Lessons on Public Speaking (Feelings, Actions, Data)

See below for a blog post I’ve sent many, many times to folks on public speaking. Given it’s no longer online, I wanted to post it here for easier personal sharing and even to help anyone who finds this post.

To be super clear, this is a post from Dave Hitz’s blog back in 2007 and I want to fully attribute it to him. At the same time, I’ve thought enough about this over the years that it feels like my own content too. 🙂


Tom Mendoza’s Lessons on Public Speaking (Feelings, Action, Data)

This week I worked on a big presentation, so I thought I’d share some public speaking techniques I learned from Tom Mendoza.

Many people – especially technical folks like me – focus way too much on the data that they want to present to their audience. Tom always asks me how I want the audience to feel after my talk. Before I learned his technique, my answer would be something like, “I want them to feel that they understand the design goals and architectural details of ?”

At this point Tom would interrupt: “Feelings are one word. Angry. Proud. You know – emotions.” You can have a small phrase describing what the feeling is about. “Disappointed in our performance.” “Proud of our new release.”

Next, Tom would ask what I wanted people to do differently after my presentation. He argued: “If you don’t want them to do anything different, why are you wasting your time talking with them?” If you’ve reached an important milestone in a project, like a key code-freeze date, you might want people to feel proud of what they’ve accomplished so far, but to keep working hard until they’re done. If a project is way off track, the feeling of disappointment in the progress so far could motivate people to accept and engage a new approach. If a competitor is beating you, perhaps anger will help drive action.

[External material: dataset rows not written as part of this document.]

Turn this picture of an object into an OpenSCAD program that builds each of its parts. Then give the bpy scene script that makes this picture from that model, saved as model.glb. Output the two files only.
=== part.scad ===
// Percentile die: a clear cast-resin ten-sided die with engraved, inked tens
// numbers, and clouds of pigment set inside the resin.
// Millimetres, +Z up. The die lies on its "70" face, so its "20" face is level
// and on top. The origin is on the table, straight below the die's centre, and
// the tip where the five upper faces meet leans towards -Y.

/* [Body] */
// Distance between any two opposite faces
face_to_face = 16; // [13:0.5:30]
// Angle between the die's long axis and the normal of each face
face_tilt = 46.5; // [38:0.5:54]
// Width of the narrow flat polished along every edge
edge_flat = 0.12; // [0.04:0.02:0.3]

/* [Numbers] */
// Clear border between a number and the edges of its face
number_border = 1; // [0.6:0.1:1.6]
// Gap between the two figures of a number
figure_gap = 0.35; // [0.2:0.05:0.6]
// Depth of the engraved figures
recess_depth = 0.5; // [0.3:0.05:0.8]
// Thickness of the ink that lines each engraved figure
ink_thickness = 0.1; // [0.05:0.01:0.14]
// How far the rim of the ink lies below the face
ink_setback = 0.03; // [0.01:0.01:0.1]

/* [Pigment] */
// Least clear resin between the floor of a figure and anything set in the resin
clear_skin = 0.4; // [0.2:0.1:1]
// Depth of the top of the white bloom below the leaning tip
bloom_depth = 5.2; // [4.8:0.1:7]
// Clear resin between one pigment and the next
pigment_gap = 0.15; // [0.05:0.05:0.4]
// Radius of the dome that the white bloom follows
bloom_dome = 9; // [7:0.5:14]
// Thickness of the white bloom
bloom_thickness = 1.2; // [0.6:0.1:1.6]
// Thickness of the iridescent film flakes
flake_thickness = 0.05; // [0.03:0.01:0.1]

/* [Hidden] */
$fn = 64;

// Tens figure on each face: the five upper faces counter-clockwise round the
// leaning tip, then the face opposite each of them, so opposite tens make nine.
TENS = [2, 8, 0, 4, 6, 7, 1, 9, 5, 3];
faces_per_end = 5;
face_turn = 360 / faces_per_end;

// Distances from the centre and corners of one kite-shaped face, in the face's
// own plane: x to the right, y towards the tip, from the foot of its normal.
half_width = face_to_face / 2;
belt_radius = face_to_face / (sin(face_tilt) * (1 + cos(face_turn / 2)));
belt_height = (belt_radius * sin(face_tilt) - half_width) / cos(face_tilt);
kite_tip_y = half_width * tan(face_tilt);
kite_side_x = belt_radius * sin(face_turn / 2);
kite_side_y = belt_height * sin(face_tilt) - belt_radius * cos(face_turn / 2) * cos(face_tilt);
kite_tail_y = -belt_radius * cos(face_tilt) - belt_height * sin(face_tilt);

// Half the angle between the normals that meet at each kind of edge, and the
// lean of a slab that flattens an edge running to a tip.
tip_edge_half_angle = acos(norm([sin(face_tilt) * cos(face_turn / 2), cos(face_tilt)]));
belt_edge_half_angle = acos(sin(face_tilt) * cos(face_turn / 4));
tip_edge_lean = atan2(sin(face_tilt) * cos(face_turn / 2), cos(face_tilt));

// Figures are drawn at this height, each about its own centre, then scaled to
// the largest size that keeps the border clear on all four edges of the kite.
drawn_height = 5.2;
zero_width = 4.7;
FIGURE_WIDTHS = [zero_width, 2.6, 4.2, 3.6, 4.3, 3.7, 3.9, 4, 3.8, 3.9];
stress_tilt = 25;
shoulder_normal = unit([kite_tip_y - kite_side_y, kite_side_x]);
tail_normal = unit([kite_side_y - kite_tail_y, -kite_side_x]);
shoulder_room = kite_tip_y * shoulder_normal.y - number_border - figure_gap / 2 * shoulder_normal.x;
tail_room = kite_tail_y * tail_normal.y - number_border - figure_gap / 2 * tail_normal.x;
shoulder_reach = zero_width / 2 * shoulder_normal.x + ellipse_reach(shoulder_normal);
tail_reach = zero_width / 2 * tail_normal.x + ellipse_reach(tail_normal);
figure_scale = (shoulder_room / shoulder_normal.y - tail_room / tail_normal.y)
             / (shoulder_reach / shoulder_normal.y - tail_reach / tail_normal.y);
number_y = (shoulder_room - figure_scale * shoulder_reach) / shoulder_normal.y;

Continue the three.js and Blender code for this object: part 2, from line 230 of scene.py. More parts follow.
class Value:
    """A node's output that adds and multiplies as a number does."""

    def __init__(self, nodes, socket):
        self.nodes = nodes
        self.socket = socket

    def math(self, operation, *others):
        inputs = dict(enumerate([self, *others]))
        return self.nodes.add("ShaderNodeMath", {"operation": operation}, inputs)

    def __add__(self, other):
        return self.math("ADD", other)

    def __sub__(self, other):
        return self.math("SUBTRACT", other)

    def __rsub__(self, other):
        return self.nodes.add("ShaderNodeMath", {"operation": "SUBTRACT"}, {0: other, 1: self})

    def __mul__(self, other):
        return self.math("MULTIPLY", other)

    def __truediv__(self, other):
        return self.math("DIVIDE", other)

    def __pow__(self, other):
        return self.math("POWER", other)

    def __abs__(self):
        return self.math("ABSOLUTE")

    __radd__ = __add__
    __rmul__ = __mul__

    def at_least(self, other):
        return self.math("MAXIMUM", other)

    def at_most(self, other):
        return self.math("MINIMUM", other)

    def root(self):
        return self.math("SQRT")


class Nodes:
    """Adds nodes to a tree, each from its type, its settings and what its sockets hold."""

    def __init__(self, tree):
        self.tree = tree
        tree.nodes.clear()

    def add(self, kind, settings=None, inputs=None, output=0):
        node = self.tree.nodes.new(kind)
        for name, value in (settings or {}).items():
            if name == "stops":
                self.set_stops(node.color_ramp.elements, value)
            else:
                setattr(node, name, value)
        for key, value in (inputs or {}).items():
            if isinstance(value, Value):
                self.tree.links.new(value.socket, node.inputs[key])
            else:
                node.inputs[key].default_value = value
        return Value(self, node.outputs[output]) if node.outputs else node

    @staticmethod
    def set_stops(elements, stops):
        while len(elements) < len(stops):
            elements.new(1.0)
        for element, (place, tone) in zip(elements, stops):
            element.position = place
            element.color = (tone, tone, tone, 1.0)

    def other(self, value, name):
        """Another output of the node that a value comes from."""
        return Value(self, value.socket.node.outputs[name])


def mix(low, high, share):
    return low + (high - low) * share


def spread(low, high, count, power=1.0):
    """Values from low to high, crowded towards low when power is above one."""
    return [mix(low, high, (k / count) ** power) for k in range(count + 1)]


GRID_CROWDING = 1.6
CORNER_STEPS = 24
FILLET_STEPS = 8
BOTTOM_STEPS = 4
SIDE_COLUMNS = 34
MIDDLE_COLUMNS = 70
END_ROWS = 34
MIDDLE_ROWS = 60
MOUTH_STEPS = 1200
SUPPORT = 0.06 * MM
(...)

Part of the trick is to choose actions and emotions that naturally reinforce each other.

When you are clear on the feelings and actions that you hope to inspire with your presentation, then, and only then, should you start to worry about the content – about what data to share to inspire those feelings. You can say, “I want you to feel excited about what you did,” but it might work better to show the sales figures or benchmark results that prove people did a good job. Then the audience will naturally be excited. Or if the results are bad, naturally disappointed.

When I start with feelings and actions, it makes my presentations much better. Good content is important, but it’s only a tool. Feelings and actions are the goal.

At first, I struggled with Tom’s method because I wanted to share too much information. Now, I’ve learned to appreciate the elegance of finding the smallest amount of data required to drive the feelings and actions I want. For exhaustive detail, a web site or white paper is a much better communication tool. Sometimes go read the white paper is the action I want to inspire. Even in a classroom setting, lectures don’t replace textbooks.

I used to worry that removing details would result in over-simplified presentations. Now I believe that my job as a public speaker is to over-simplify.

But I still try not to over-over-simplify.